Re: [RFC PATCH] mm: Avoiding split large folios if swap has no space

From: Barry Song

Date: Wed Jun 24 2026 - 19:08:23 EST


On Mon, Jun 22, 2026 at 4:58 PM David Hildenbrand (Arm)
<david@xxxxxxxxxx> wrote:
>
> On 6/20/26 10:10, Barry Song (Xiaomi) wrote:
> > On Fri, Jun 19, 2026 at 10:04 PM David Hildenbrand (Arm) <david@xxxxxxxxxx> wrote:
> > [...]
> >>> /*
> >>> * The page can not be swapped.
> >>> *
> >>> @@ -1280,6 +1289,8 @@ static unsigned int shrink_folio_list(struct list_head *folio_list,
> >>>
> >>> if (!folio_test_large(folio))
> >>> goto activate_locked_split;
> >>> + if (!__can_reclaim_anon_pages(memcg, sc))
> >>> + goto activate_locked_split;
> >>
> >> Why are we even trying to allocate swap space if we cannot reclaim such pages?
> >> Makes we wonder whether we would want to have that check earlier, before the
> >> folio_alloc_swap().
> >>
> >> Any downsides?
> >
> > I don't think there are any obvious downsides there. One issue is that
> > the memcg may not be passed from reclaim_pages(), so memcg would
> > always be NULL. However, the folio could still belong to a memcg
> > whose swap quota has been exhausted. In that case, my
> > __can_reclaim_anon_pages() will fail when checking whether we can
> > swap out. But switching to folio_memcg() also seems awkward.
> >
> > So I feel Kairui’s suggestion [1] might be the best approach. In
> > folio_alloc_swap(), we return -EAGAIN to tell vmscan.c that
> > we can split the folio and retry the swap-out.
> > only when there are sufficient swap slots and sufficient memcg swap
> > quota do we return -EAGAIN, allowing vmscan to perform a split.
> >
> > diff --git a/mm/swapfile.c b/mm/swapfile.c
> > index 78b49b0658ad..62e2c506ccae 100644
> > --- a/mm/swapfile.c
> > +++ b/mm/swapfile.c
> > @@ -1755,6 +1755,9 @@ int folio_alloc_swap(struct folio *folio)
> > VM_WARN_ON_ONCE(1);
> > return -EINVAL;
> > }
> > +
> > + if (get_nr_swap_pages() < (1 << order))
> > + return -ENOMEM;
>
> I guess we could be clearer with the return value:
>
> -> !get_nr_swap_pages() -> -ENOSPC / -ENOMEM
>
> (no space at all)
>
> -> get_nr_swap_pages() < (1 << order) -> -E2BIG
>
> (there is some space, but not for the full thing)

understood. make sense.

>
> But now I wonder whether we would also want to check "is there any free swap
> space", not just "is there any swap".

I don't quite understand you. get_nr_swap_pages() returns
nr_swap_pages, which increases or decreases as swap is allocated or
freed. I guess it just reflects how many swaps we currently have
available?

>
>
> Essentially, try returning -E2BIG if there is the chance to swap out after
> split, and -ENOSPC / -ENOMEM if a split wouldn't help.
>
> > }
> >
> > again:
> > @@ -1769,11 +1772,13 @@ int folio_alloc_swap(struct folio *folio)
> > }
> >
> > /* Need to call this even if allocation failed, for MEMCG_SWAP_FAIL. */
> > - if (unlikely(mem_cgroup_try_charge_swap(folio)))
> > + if (unlikely(mem_cgroup_try_charge_swap(folio))) {
> > swap_cache_del_folio(folio);
> > + return -ENOMEM;
>
> Here we wouldn't have the information whether we could charge after a split.
>
> So that would require a rework to signal this more cleanly to the caller.
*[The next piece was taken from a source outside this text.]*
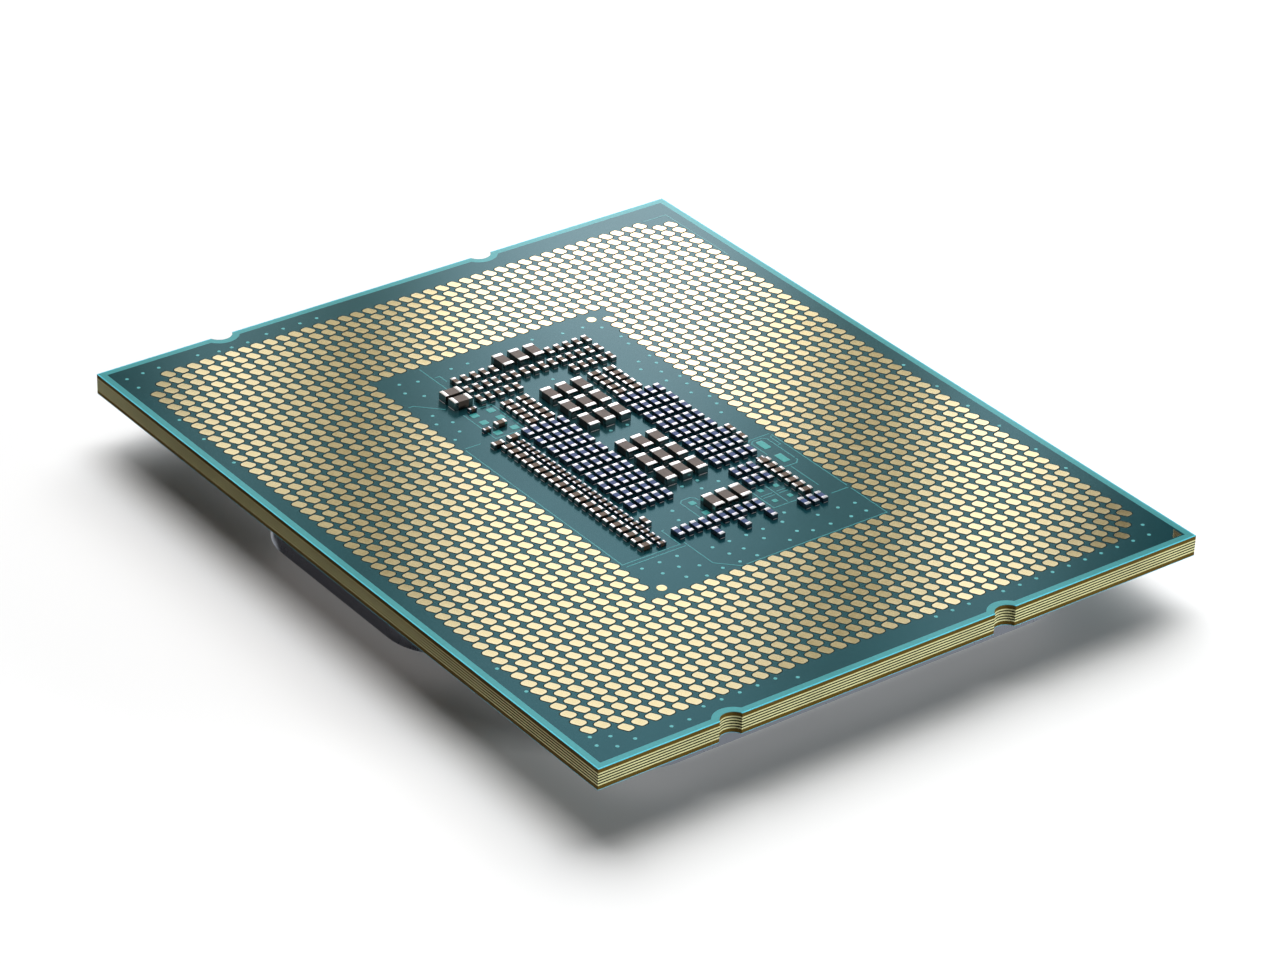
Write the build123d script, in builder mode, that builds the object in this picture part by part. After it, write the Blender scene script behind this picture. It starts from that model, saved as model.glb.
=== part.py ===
from build123d import *
import os

# A land-grid processor package, lying on its heat spreader with the contact lands facing up.
# Millimetres, +Z up. The origin is the centre of the heat spreader's cooler face.

os.makedirs("parts", exist_ok=True)

# ---- Package outline ----
PACKAGE_X = 37.5
PACKAGE_Y = 45.0
NOTCH_X = (-10.98, 6.05)
NOTCH_R = 0.72
NOTCH_DEPTH = 0.46

# ---- Heights, from the cooler face upwards ----
FLANGE_Z = 1.75
CAVITY_Z = 1.98
SPREADER_TOP_Z = 2.724
LAMINATE_Z = 2.794
MASK_T = 0.024
BUILDUP_T = 0.217
CORE_PLIES = 5
CORE_T = 0.698
LAND_T = 0.012
RELIEF_T = 0.005

# ---- Heat spreader ----
PLATE_X = 27.4
PLATE_Y = 39.0
PLATE_R = 2.5
FLANGE_X = 32.4
FLANGE_Y = 43.08
FLANGE_R = 2.8
KEY_CUT_X = 9.8
KEY_CUT_Y = 17.5
EAR_X = 37.08
EAR_Y = 12.96
EAR_ROOT_Y = 18.56
EAR_R = 3.6
CAVITY_X = 24.5
CAVITY_Y = 33.0
CAVITY_R = 2.0
FACE_ARRIS = 0.25

# ---- Die and what joins it ----
DIE_X = 14.4
DIE_Y = 22.3
BUMP_T = 0.07
BUMP_R = 0.14
BUMPS_X = 12
BUMPS_Y = 18
UNDERFILL_RIM = 0.6
UNDERFILL_Z = 0.35

# ---- Contact lands ----
PITCH = 0.8
COLUMNS = 44
ROWS = 52
VOID_COLUMNS = (13, 30)
VOID_ROWS = (11, 42)
LAND_L = 0.755
LAND_W = 0.535
LAND_FULLNESS = 0.80
LAND_TURN = 120.0
# Sites left out at the four corners and beside the two round fiducial pads.
LEFT_OUT = (
    [(0, 51), (1, 51), (0, 50)]
    + [(42, 0), (43, 0), (43, 1)]
    + [(42, 51), (43, 51)]
    + [(0, 0), (1, 0)]
    + [(31, 42), (12, 11)]
)

# ---- Small features of the land side ----
BAND_W = 0.40
FIDUCIAL_R = 0.275
FIDUCIALS = ((6.72, 12.90), (-6.77, -11.44))
MARKER_LEG = 0.60
MARKER_CORNER = (18.20, -22.02)
VIA_R = 0.10
TRACE_W = 0.075

# ---- Heights that follow ----
CORE_LAYERS = 2 * CORE_PLIES - 1
CORE_LAYER_T = CORE_T / CORE_LAYERS
DIE_BUILDUP_Z = LAMINATE_Z + MASK_T
CORE_Z = DIE_BUILDUP_Z + BUILDUP_T
LAND_BUILDUP_Z = CORE_Z + CORE_T
LAND_MASK_Z = LAND_BUILDUP_Z + BUILDUP_T
SURFACE_Z = LAND_MASK_Z + MASK_T
DIE_TOP_Z = LAMINATE_Z - BUMP_T
DIE_Z = CAVITY_Z + 0.20

# ---- Capacitor families: length, width, height, terminal length, direction of the length ----
STAND_OFF = 0.02
JOINT_TOE = 0.11
JOINT_RISE = 0.55
LARGE = (1.27, 0.64, 0.43, 0.27, "y")
TALL = (1.15, 0.64, 0.47, 0.25, "x")
SMALL = (0.70, 0.32, 0.26, 0.19, "y")
SLIM = (0.78, 0.34, 0.27, 0.22, "y")
LATERAL = (0.70, 0.36, 0.27, 0.17, "x")
MICRO = (0.46, 0.25, 0.21, 0.12, "x")


def grid(x, y, count_x, count_y, pitch_x, pitch_y):
    """Points of a rectangular array that starts at x, y and runs towards +X and -Y."""
    return [(x + i * pitch_x, y - j * pitch_y) for i in range(count_x) for j in range(count_y)]


LARGE_AT = (
    grid(-0.29, 11.33, 3, 1, 0.995, 1)
    + grid(-0.29, 6.95, 3, 3, 0.995, 1.675)
    + grid(-0.29, 0.25, 3, 3, 0.995, 1.675)
    + grid(0.12, -6.56, 3, 1, 0.886, 1)
)
TALL_AT = grid(-4.64, 9.91, 1, 2, 1, 0.88)
SMALL_AT = (
    grid(-3.556, 11.03, 5, 3, 0.610, 1.12)
    + grid(-0.506, 9.91, 5, 1, 0.610, 1)
    + grid(2.544, 11.03, 5, 3, 0.610, 1.12)
    + grid(5.58, -0.96, 1, 2, 1, 1.0)
    + [(-3.78, -6.08)]
)
SLIM_AT = (
    grid(-3.508, 4.53, 5, 9, 0.574, 1.119)
    + grid(2.768, 4.53, 5, 8, 0.574, 1.119)
    + grid(2.96, -4.78, 3, 2, 0.575, 1.13)
    + grid(-3.06, -7.86, 10, 1, 0.568, 1)
    + grid(-1.35, -8.96, 3, 1, 1.68, 1)
    + grid(4.05, -9.07, 3, 1, 0.565, 1)
)
LATERAL_AT = (
    grid(-2.64, 7.64, 2, 5, 1.02, 0.574)
    + grid(3.06, 7.64, 2, 5, 1.02, 0.574)
    + grid(-5.22, 3.85, 1, 21, 1, 0.5905)
    + grid(4.93, -4.68, 1, 7, 1, 0.573)
    + [(-5.49, 4.43), (-4.42, 4.55), (-4.14, 6.15)]
)
MICRO_AT = (
    grid(-4.365, 3.93, 1, 28, 1, 0.449)
    + [(-4.48, 8.20), (-5.08, 6.03), (4.97, -4.32)]
)
FAMILIES = (
    ("large_capacitor", LARGE, LARGE_AT),
    ("tall_capacitor", TALL, TALL_AT),
    ("small_capacitor", SMALL, SMALL_AT),
    ("slim_capacitor", SLIM, SLIM_AT),
    ("lateral_capacitor", LATERAL, LATERAL_AT),
    ("micro_capacitor", MICRO, MICRO_AT),
)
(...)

Yep. The tricky part is that mem_cgroup_try_charge_swap() cannot
return how much swap quota is available in the memcg. Do you prefer to
add an output argument to mem_cgroup_try_charge_swap() to expose
that, or should we introduce a separate wrapper such as …
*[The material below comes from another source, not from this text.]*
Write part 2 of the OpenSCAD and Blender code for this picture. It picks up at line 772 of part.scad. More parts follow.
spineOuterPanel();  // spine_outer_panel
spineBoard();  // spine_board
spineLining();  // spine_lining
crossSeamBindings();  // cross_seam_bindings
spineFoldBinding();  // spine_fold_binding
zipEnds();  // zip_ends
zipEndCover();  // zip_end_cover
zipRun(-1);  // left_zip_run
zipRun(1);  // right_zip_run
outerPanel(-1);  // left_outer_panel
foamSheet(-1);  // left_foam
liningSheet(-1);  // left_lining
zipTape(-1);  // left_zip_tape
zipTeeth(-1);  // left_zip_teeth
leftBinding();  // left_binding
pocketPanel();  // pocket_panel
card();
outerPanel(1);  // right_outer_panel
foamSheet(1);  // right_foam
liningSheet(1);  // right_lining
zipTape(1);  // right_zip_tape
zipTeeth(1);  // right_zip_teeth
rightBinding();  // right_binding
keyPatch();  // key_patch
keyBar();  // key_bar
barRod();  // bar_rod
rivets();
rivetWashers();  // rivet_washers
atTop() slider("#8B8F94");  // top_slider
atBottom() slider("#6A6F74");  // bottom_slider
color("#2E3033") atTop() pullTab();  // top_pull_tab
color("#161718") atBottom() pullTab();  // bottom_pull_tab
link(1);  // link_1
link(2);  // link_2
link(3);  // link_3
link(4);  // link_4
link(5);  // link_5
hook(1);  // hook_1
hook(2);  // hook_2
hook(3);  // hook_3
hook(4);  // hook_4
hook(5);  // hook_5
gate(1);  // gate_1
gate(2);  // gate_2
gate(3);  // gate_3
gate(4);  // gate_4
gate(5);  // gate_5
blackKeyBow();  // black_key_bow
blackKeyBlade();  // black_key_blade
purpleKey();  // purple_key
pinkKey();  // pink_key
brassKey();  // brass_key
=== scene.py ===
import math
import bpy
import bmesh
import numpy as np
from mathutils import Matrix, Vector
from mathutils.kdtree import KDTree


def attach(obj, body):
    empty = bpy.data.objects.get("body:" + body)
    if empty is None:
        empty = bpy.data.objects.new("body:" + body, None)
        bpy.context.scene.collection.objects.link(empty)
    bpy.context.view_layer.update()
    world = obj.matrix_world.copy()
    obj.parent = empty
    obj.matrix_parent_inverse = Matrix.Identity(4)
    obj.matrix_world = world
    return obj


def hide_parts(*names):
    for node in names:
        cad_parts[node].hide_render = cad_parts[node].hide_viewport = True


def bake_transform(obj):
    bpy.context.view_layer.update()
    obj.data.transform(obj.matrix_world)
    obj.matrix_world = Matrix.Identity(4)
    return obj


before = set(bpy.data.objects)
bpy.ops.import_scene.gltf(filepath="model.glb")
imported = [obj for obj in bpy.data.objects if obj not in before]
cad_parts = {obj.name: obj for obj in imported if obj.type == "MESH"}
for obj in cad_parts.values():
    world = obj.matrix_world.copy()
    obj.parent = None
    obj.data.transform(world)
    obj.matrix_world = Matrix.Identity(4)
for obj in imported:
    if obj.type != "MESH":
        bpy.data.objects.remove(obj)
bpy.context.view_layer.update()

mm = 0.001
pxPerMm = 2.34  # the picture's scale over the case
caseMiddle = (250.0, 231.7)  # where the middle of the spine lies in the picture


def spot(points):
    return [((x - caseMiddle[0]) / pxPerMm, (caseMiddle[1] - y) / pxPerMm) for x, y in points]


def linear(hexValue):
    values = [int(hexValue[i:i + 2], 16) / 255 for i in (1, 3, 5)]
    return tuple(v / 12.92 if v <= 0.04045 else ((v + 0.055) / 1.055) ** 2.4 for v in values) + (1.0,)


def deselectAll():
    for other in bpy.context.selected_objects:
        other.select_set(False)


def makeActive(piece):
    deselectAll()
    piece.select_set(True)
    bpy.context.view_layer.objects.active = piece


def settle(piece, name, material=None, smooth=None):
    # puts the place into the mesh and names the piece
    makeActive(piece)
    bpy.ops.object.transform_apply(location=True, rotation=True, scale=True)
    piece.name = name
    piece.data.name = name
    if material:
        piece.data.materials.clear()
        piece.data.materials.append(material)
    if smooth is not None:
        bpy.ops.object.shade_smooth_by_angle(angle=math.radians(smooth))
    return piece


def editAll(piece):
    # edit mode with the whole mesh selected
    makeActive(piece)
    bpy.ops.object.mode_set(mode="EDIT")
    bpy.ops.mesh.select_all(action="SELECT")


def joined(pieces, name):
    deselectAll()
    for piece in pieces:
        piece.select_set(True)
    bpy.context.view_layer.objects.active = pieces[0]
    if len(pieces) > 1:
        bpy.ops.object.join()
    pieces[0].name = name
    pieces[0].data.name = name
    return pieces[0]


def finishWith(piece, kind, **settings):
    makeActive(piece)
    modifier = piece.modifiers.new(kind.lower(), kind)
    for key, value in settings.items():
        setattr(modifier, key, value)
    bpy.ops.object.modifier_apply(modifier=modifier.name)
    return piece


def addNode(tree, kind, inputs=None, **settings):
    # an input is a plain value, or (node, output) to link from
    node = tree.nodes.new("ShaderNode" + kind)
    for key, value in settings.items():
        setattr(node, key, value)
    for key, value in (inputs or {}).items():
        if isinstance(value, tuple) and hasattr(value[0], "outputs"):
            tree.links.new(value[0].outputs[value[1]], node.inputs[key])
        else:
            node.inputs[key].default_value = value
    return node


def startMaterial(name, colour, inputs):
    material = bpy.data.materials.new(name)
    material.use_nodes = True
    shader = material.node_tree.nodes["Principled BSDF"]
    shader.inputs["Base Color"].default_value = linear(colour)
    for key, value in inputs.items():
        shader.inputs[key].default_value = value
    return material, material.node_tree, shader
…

long get_nr_swap_pages_from_folio_memcg(struct folio *folio)
{
long int nr;
memcg = get_memcg_from_folio(folio);
nr = mem_cgroup_get_nr_swap_pages(memcg);

return nr;
}

then in folio_alloc_swap(), if nr < folio_nr_pages() but > 0,
we ask for a split by returning -E2BIG ?

>
> > + }
> >
> > if (unlikely(!folio_test_swapcache(folio)))
> > - return -ENOMEM;
> > + return -EAGAIN;
> >
> > return 0;
> > }
> > diff --git a/mm/vmscan.c b/mm/vmscan.c
> > index 299b5d9e8836..63e8578454ea 100644
> > --- a/mm/vmscan.c
> > +++ b/mm/vmscan.c
> > @@ -1257,6 +1257,8 @@ static unsigned int shrink_folio_list(struct list_head *folio_list,
> > */
> > if (folio_test_anon(folio) && folio_test_swapbacked(folio) &&
> > !folio_test_swapcache(folio)) {
> > + int ret;
> > +
> > if (!(sc->gfp_mask & __GFP_IO))
> > goto keep_locked;
> > if (folio_maybe_dma_pinned(folio))
> > @@ -1275,10 +1277,10 @@ static unsigned int shrink_folio_list(struct list_head *folio_list,
> > split_folio_to_list(folio, folio_list))
> > goto activate_locked;
> > }
> > - if (folio_alloc_swap(folio)) {
> > + if ((ret = folio_alloc_swap(folio))) {
>
> I prefer doing the assignment outside the conditional.

Ok.

>
> > int __maybe_unused order = folio_order(folio);
> >
> > - if (!folio_test_large(folio))
> > + if (!folio_test_large(folio) || ret != -EAGAIN)
> > goto activate_locked_split;
> > /* Fallback to swap normal pages */
> > if (split_folio_to_list(folio, folio_list))
> >
> > What’s your view on this, David?
>
> I guess returning from folio_alloc_swap() whether a split could allow for
> swapout (e.g., -E2BIG) would be reasonable.
>
> To catch all the cases where it makes a difference:
> * No free swap space (split won't work)
> * Some free swap space (split would work)
> * Sufficient free swap space, but fragmented (split would work)
> * No memcg space (split won't work)
> * Some memcg space (split would work)

Right. The memcg part is the tricky one, since we don’t have that
information available.

Best Regards
Barry